Tiempo después, mientras los policías combinaban su trabajo diario en la comisaría con una investigación que parecía no tener fin ni llegar a ninguna parte, llegó una información anónima a comisaría: “Decía que una noche Fernando, borracho y drogado, había contado que habían matado a Francisco en Mejorada y se lo habían llevado a la casa de los padres de Israel en Aldea del Fresno y lo habían metido en una fosa séptica que hay debajo del suelo de la cocina”. Era una versión verosímil, porque incluía una de las direcciones que los agentes tenían marcadas para registro, y daba detalles nuevos: una cocina en una casa con fosa séptica.
Fernando, ya detenido en comisaría, contó que “fue Israel quien mató de un golpe en la cabeza con una barra de acero a Francisco porque habían discutido por la pasta en Mejorada”, donde pensaban montar el cultivo de marihuana.

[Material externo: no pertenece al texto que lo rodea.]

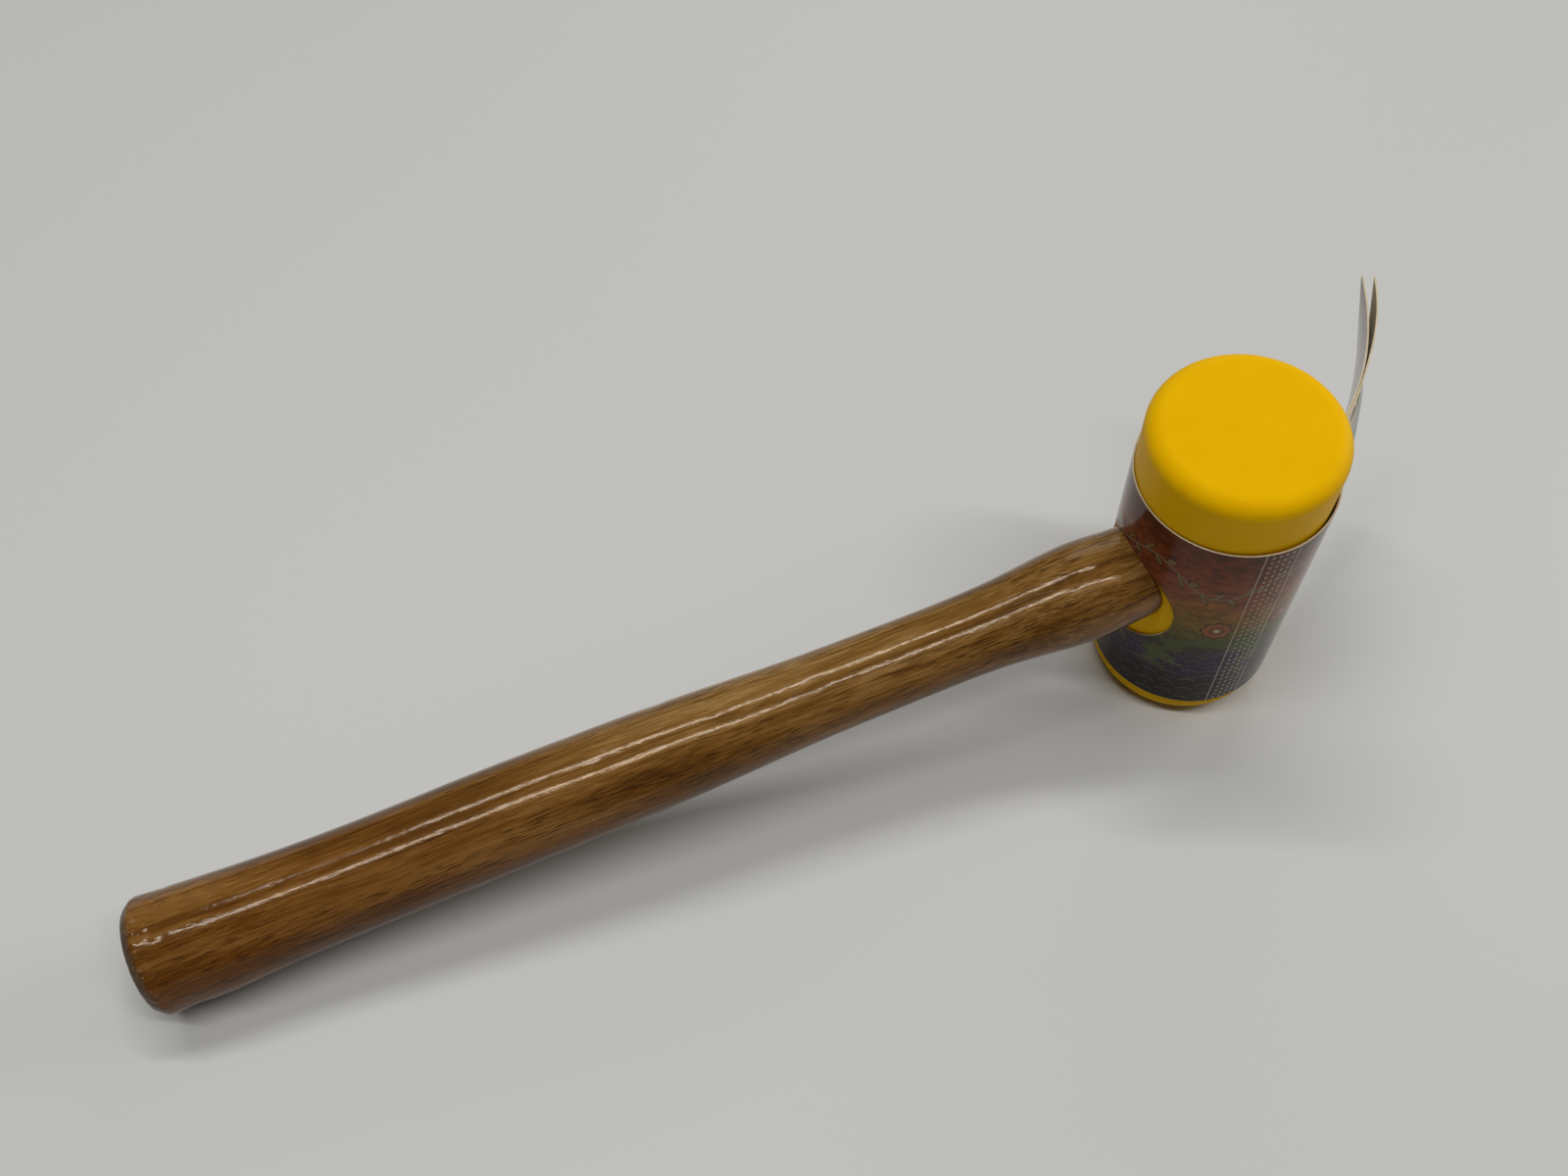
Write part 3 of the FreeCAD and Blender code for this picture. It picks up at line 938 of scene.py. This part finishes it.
# Edge, outline, inside, wear, rise and fall are where a mask is 0 and where it is 1.
printLook = {
    "tones": [  # from the lower edge to the upper one
        (0.00, (0.008, 0.005, 0.005)), (0.15, (0.016, 0.008, 0.015)), (0.28, (0.042, 0.022, 0.066)),
        (0.38, (0.060, 0.058, 0.024)), (0.50, (0.150, 0.110, 0.018)), (0.62, (0.240, 0.110, 0.020)),
        (0.74, (0.240, 0.066, 0.030)), (0.87, (0.175, 0.042, 0.014)), (1.00, (0.085, 0.026, 0.014)),
    ],
    "toneDrift": 15.0,
    "brushTones": [(0.3, (0.40, 0.36, 0.34)), (0.5, (0.95, 0.95, 0.95)), (0.72, (1.6, 1.5, 1.4))],
    "brushShare": 0.8,
    "layers": {  # stretch across and up, detail, roughness
        "drift": ((0.030, 0.045, 0), 3.0, 0.55),
        "swirl": ((0.11, 0.16, 0), 4.0, 0.6),
        "brush": ((0.20, 0.30, 0), 5.0, 0.62),
        "strokes": ((0.16, 0.34, 0), 2.0, 0.5),
        "leafy": ((0.075, 0.12, 0), 2.0, 0.5),
    },
    "line": (0.22, 0.17, 0.13),
    "leaf": (0.072, 0.090, 0.030),
    "stroke": (0.045, 0.020, 0.014),
    "petal": (0.30, 0.105, 0.036),
    "pale": (0.46, 0.41, 0.33),
    "vineLeaf": (0.21, 0.135, 0.060),
    "strokeEdge": (0.60, 0.65),
    "strokeRise": (60, 72),
    "strokeShare": 0.7,
    "leafEdge": (0.52, 0.56),
    "leafRise": (12, 24),
    "leafFall": (48, 36),
    "contourCounts": (60.0, 9.0),  # from the drift and from the swirl
    "contourEdge": (0.10, 0.03),
    "contourShare": 0.45,
    "scaleWidth": 12.0,
    "scaleEdge": (0.55, 0.2),
    "scaleFall": (31, 25),
    "scaleShare": 0.5,
    "flowerRadius": 4.7,
    "flowerRow": 47.0,
    "flowerPitch": 22.0,
    "petals": 8,
    "petalNotch": 0.30,
    "petalRoundness": 0.6,
    "flowerEdges": {  # as shares of the radius
        "outline": (1.12, 1.04), "petal": (0.98, 0.90), "veins": (0.62, 0.52),
        "veinless": (0.30, 0.38), "heart": (0.24, 0.17),
    },
    "veinShare": 0.5,
    "vineRow": 70.0,
    "vineSwing": 5.0,
    "vinePitch": 40.0,
    "vineEdge": (0.42, 0.22),
    "leafPitch": 4.0,
    "leafAside": 1.9,  # a vine leaf's middle from the stem
    "leafSlant": 0.6,
    "leafHalf": (1.05, 1.8),  # half its width and length
    "leafOutline": (1.25, 1.12),
    "leafInside": (1.0, 0.85),
    "borderPitch": 88.0,
    "borderHalf": 5.2,
    "borderRule": (0.28, 0.14),  # half its width, as such an edge
    "borderInset": 1.1,
    "lozenge": (2.0, 2.6),  # pitch across and up
    "lozengeSlope": 0.75,
    "lozengeEdge": (0.62, 0.48),
    "borderWear": (0.25, 0.42),
    "borderShare": 0.8,
    "roughness": 0.13,
    "gloss": 0.15,
    "sheenTint": (1.0, 0.85, 0.66),
    "rubbed": 0.3,
    "rubbedSize": 7.0,
    "rubbedRoughness": 0.15,
    "ripple": 5.0,
    "rippleDepth": 0.03,
}
boardLook = {
    "greyBoard": {"pale": (0.62, 0.55, 0.42), "dark": (0.50, 0.43, 0.31), "depth": 0.02},
    "cutEdge": {"pale": (0.66, 0.56, 0.38), "dark": (0.50, 0.40, 0.26), "depth": 0.03},
    "roughness": 0.75,
    "fibres": (4.0, 0.65, 1.4),  # detail, roughness, scale
    "cloud": (2.0, 0.5, 0.12),
    "fibreShare": 0.7,
    "cloudShare": 0.5,
    "edge": (0.4, 0.85),
}


def cellPlace(tree, value, pitch, shift=0.0):
    # how far a place is from the middle of its repeat
    moved = calc(tree, "ADD", value, shift)
    return calc(tree, "SUBTRACT", calc(tree, "FLOORED_MODULO", moved, pitch), pitch / 2)


def lengthOf(tree, first, second):
    squares = scaled(tree, first, first, times(tree, second, second))
    return calc(tree, "SQRT", squares)


def drawScales(tree, across, up):
    # overlapping round scales, the lower row in front: distance from the middle of the one on top
    radius = printLook["scaleWidth"] / 2
    lowest = calc(tree, "DIVIDE", calc(tree, "SUBTRACT", up, radius), radius / 2)
    lowest = calc(tree, "CEIL", lowest)
    distance = calc(tree, "ADD", radius, 0.0)
    for number in (3, 2, 1, 0):
        row = calc(tree, "ADD", lowest, float(number))
        shift = times(tree, calc(tree, "FLOORED_MODULO", row, 2.0), radius)
        aside = cellPlace(tree, across, 2 * radius, shift)
        rise = calc(tree, "SUBTRACT", up, times(tree, row, radius / 2))
        far = lengthOf(tree, aside, rise)
        inside = calc(tree, "LESS_THAN", far, radius)
        change = times(tree, calc(tree, "SUBTRACT", far, distance), inside)
        distance = calc(tree, "ADD", distance, change)
    return distance


def drawFlowers(tree, across, up):
    # a row of rosettes: 1 at each one's edge, 0 in its middle
    aside = cellPlace(tree, across, printLook["flowerPitch"])
    rise = calc(tree, "SUBTRACT", up, printLook["flowerRow"])
    turn = times(tree, calc(tree, "ARCTAN2", rise, aside), printLook["petals"] / 2)
    reach = calc(tree, "ABSOLUTE", calc(tree, "COSINE", turn))
    reach = calc(tree, "POWER", reach, printLook["petalRoundness"])
    reach = scaled(tree, reach, printLook["petalNotch"], 1 - printLook["petalNotch"])
    reach = times(tree, reach, printLook["flowerRadius"])
    return calc(tree, "DIVIDE", lengthOf(tree, aside, rise), reach)


def drawVine(tree, across, up):
    # a waving stem, and leaves on both sides of it: distance from the stem, and 1 at a leaf's edge
    swing = calc(tree, "SINE", times(tree, across, 2 * math.pi / printLook["vinePitch"]))
    stem = scaled(tree, swing, printLook["vineSwing"], printLook["vineRow"])
    rise = calc(tree, "SUBTRACT", up, stem)
    aside = cellPlace(tree, across, printLook["leafPitch"])
    number = calc(tree, "FLOOR", calc(tree, "DIVIDE", across, printLook["leafPitch"]))
    way = scaled(tree, calc(tree, "FLOORED_MODULO", number, 2.0), 2.0, -1.0)
    high = scaled(tree, rise, way, -printLook["leafAside"])
    slanted = scaled(tree, high, -printLook["leafSlant"], aside)
    wide, tall = printLook["leafHalf"]
    leaf = lengthOf(tree, calc(tree, "DIVIDE", slanted, wide), calc(tree, "DIVIDE", high, tall))
    return calc(tree, "ABSOLUTE", rise), leaf


def paint(tree, colour, name, *masks):
    # the named colour of the print, as far as the masks together leave it
    share = masks[0]
    for mask in masks[1:]:
        share = times(tree, share, mask)
    return blend(tree, share, colour, printLook[name])


def paintGround(tree, layers, up):
    # drifting earth colours, brushed light and dark, with strokes near the top
    moved = sway(tree, layers["drift"], 2 * printLook["toneDrift"], up)
    moved = sway(tree, layers["swirl"], printLook["toneDrift"], moved)
    colour = ramp(tree, calc(tree, "DIVIDE", moved, card["height"]), printLook["tones"])
    shade = ramp(tree, layers["brush"], printLook["brushTones"])
    colour = blend(tree, printLook["brushShare"], colour, shade, "MULTIPLY")
    strokes = fade(tree, layers["strokes"], *printLook["strokeEdge"])
    high = fade(tree, up, *printLook["strokeRise"])
    return paint(tree, colour, "stroke", strokes, high, printLook["strokeShare"])


def paintLeafage(tree, colour, layers, up):
    # green patches and thin contours in a band below the rosettes
    low, high = fade(tree, up, *printLook["leafRise"]), fade(tree, up, *printLook["leafFall"])
    band = times(tree, low, high)
    leafy = fade(tree, layers["leafy"], *printLook["leafEdge"])
    colour = paint(tree, colour, "leaf", leafy, band)
    perDrift, perSwirl = printLook["contourCounts"]
    height = scaled(tree, layers["drift"], perDrift, times(tree, layers["swirl"], perSwirl))
    contour = fade(tree, calc(tree, "PINGPONG", height, 1.0), *printLook["contourEdge"])
    return paint(tree, colour, "line", contour, band, printLook["contourShare"])


def paintFlowers(tree, colour, across, up):
    flower = drawFlowers(tree, across, up)
    mask = {name: fade(tree, flower, *edge) for name, edge in printLook["flowerEdges"].items()}
    colour = paint(tree, colour, "stroke", mask["outline"])
    colour = paint(tree, colour, "petal", mask["petal"])
    colour = paint(tree, colour, "stroke", mask["veins"], mask["veinless"], printLook["veinShare"])
    return paint(tree, colour, "pale", mask["heart"])


def paintBorders(tree, colour, layers, across, up):
    # upright borders of small lozenges between two rules, worn in places
    border = calc(tree, "ABSOLUTE", cellPlace(tree, across, printLook["borderPitch"]))
    wide, tall = printLook["lozenge"]
    aside = calc(tree, "ABSOLUTE", cellPlace(tree, across, wide))
    rise = calc(tree, "ABSOLUTE", cellPlace(tree, up, tall))
    lozenge = scaled(tree, rise, printLook["lozengeSlope"], aside)
    half = printLook["borderHalf"]
    within = calc(tree, "LESS_THAN", border, half - printLook["borderInset"])
    dots = times(tree, fade(tree, lozenge, *printLook["lozengeEdge"]), within)
    rule = nearTo(tree, border, half, *printLook["borderRule"])
    worn = fade(tree, layers["swirl"], *printLook["borderWear"])
    drawn = calc(tree, "MAXIMUM", dots, rule)
    return paint(tree, colour, "pale", worn, printLook["borderShare"], drawn)


def makePrint():
    # a made-up ornament: drifting earth colours, a foot of overlapping scales, a row of rosettes,
    # a vine and upright borders
    group, ins, outs = newGroup("cardOrnament", [("Place", "Vector", None)], [("Color", "Color")])
    parts = put(group, "SeparateXYZ", {0: ins["Place"]}).outputs
    across, up = parts[0], parts[1]
    layers = noiseLayers(group, ins["Place"], printLook["layers"])
    colour = paintGround(group, layers, up)
    colour = paintLeafage(group, colour, layers, up)
    wave = calc(group, "FLOORED_MODULO", drawScales(group, across, up), printLook["scaleWidth"] / 4)
    lines = fade(group, wave, *printLook["scaleEdge"])
    low = fade(group, up, *printLook["scaleFall"])
    colour = paint(group, colour, "line", lines, low, printLook["scaleShare"])
    colour = paintFlowers(group, colour, across, up)
    stem, leaves = drawVine(group, across, up)
    colour = paint(group, colour, "stroke", fade(group, leaves, *printLook["leafOutline"]))
    colour = paint(group, colour, "vineLeaf", fade(group, leaves, *printLook["leafInside"]))
    colour = paint(group, colour, "line", fade(group, stem, *printLook["vineEdge"]))
    colour = paintBorders(group, colour, layers, across, up)
    group.links.new(colour, outs["Color"])
    return group


def cardSpread(tree):
    return put(tree, "Attribute", attribute_name="cardPlace").outputs["Vector"]


def makePrintedFace():
    material, tree, shader = newMaterial("printedFace")
    setGloss(shader, printLook)
    place = cardSpread(tree)
    ornament = useGroup(tree, makePrint(), Place=place)
    tree.links.new(ornament["Color"], shader.inputs["Base Color"])
    rubInto(tree, shader, place, printLook)
    ripple = useGroup(tree, skin, Place=place, Size=printLook["ripple"])["Height"]
    bumpInto(tree, shader, ripple, printLook["rippleDepth"])
    return material


def makeBoard(name):
    look = boardLook[name]
    material, tree, shader = newMaterial(name, Roughness=boardLook["roughness"])
    place = cardSpread(tree)
    fibres = noiseOf(tree, place, *boardLook["fibres"])
    cloud = times(tree, noiseOf(tree, place, *boardLook["cloud"]), boardLook["cloudShare"])
    share = scaled(tree, fibres, boardLook["fibreShare"], cloud)
    colour = blend(tree, fade(tree, share, *boardLook["edge"]), look["pale"], look["dark"])
    tree.links.new(colour, shader.inputs["Base Color"])
    bumpInto(tree, shader, fibres, look["depth"])
    return material


cardMaterials = [makePrintedFace(), makeBoard("greyBoard"), makeBoard("cutEdge")]


def sleeveHole():
    half = cardMiddle * math.sin(card["holeRadius"] / cardMiddle)
    rim = []
    for i in range(card["holeSides"]):
        turn = 2 * math.pi * i / card["holeSides"]
        away = (math.degrees(turn) - card["tuckTurn"]) / card["tuckReach"]
        tuck = 1 - card["holeTuck"] * math.exp(-away ** 2)
        across = cardMiddle * math.asin(half * tuck * math.cos(turn) / cardMiddle)
        rim.append((across, card["holeHeight"] + card["holeRadius"] * tuck * math.sin(turn)))
    return rim


def tabHole():
    across, up = tab["length"] - tab["holeInset"], card["height"] / 2
    turns = [2 * math.pi * i / tab["holeSides"] for i in range(tab["holeSides"])]
    return [(across + tab["holeRadius"] * math.cos(turn), up + tab["holeRadius"] * math.sin(turn))
            for turn in turns]


def makeSleeve():
    left = -cardMiddle * math.radians(180 - card["tabTurn"]) + card["slit"] / 2
    right = cardMiddle * math.radians(180 + card["tabTurn"]) - card["slit"] / 2
    flat, triangles = flatSheet(left, right, sleeveHole())
    makeCard("printed_sleeve", flat, triangles, sleevePlace, "sleeve", "card_sleeve")
    return left, right


def makeLeaf(name, node, end, way, foot, rim):
    # way is the direction of its length across the sheet
    flat, triangles = flatSheet(0, tab["length"], tabHole())
    if way < 0:
        triangles = [triangle[::-1] for triangle in triangles]
    spread = np.array([(end + way * a, b) for a, b in flat])
    offsets = (-way * tab["far"], -way * tab["near"])

    def place(across, up, side):
        return leafPlace(foot, rim, offsets, (across - end) * way, up, side)

    makeCard(name, spread, triangles, place, "hang_tab", node)


leftEnd, rightEnd = makeSleeve()
makeLeaf("tab_left", "tab_leaf_left", leftEnd, -1, tab["leftFoot"], tab["leftRim"])
makeLeaf("tab_right", "tab_leaf_right", rightEnd, 1, tab["rightFoot"], tab["rightRim"])
print("card ready")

Dijo que Israel luego le llamó a él para que le ayudara a deshacerse del cuerpo y trataron de tirarlo a un pozo —uno de los primeros sitios que inspeccionaron infructuosamente los policías de Hortaleza— pero no cupo y finalmente optaron por llevárselo a la casa de los padres de Israel en Aldea del Fresno. Le trasladaron en los asientos de atrás del coche, que quedaron ensangrentados y por eso los arrancaron antes de llevarlo a desguace.
El pasado 6 de junio, ante la expectación de los cuatro agentes, miembros del grupo de Intervenciones Técnicas forzaron la cancela de esa pequeña casa de Aldea del Fresno, hasta la que minutos después llegarían también los propios padres de Israel: “Este suelo lleva 40 años sin cambiarse”, les dijo el padre a los policías cuando picaban los azulejos de la cocina. El hallazgo de la primera bolsa de Bricomart en el agujero le desmintió. Después sacaron unas latas de cerveza, partes de una barbacoa y, por último, restos humanos y una esclava de plata en la que podía leerse en letras mayúsculas: “Fran”.
Israel fue detenido ese mismo día. Segundos antes de su confesión, aún en el vehículo policial, los agentes volvieron a escuchar ese leve silbido de su pecho. Él y Fernando han ingresado en prisión acusados de un delito de homicidio.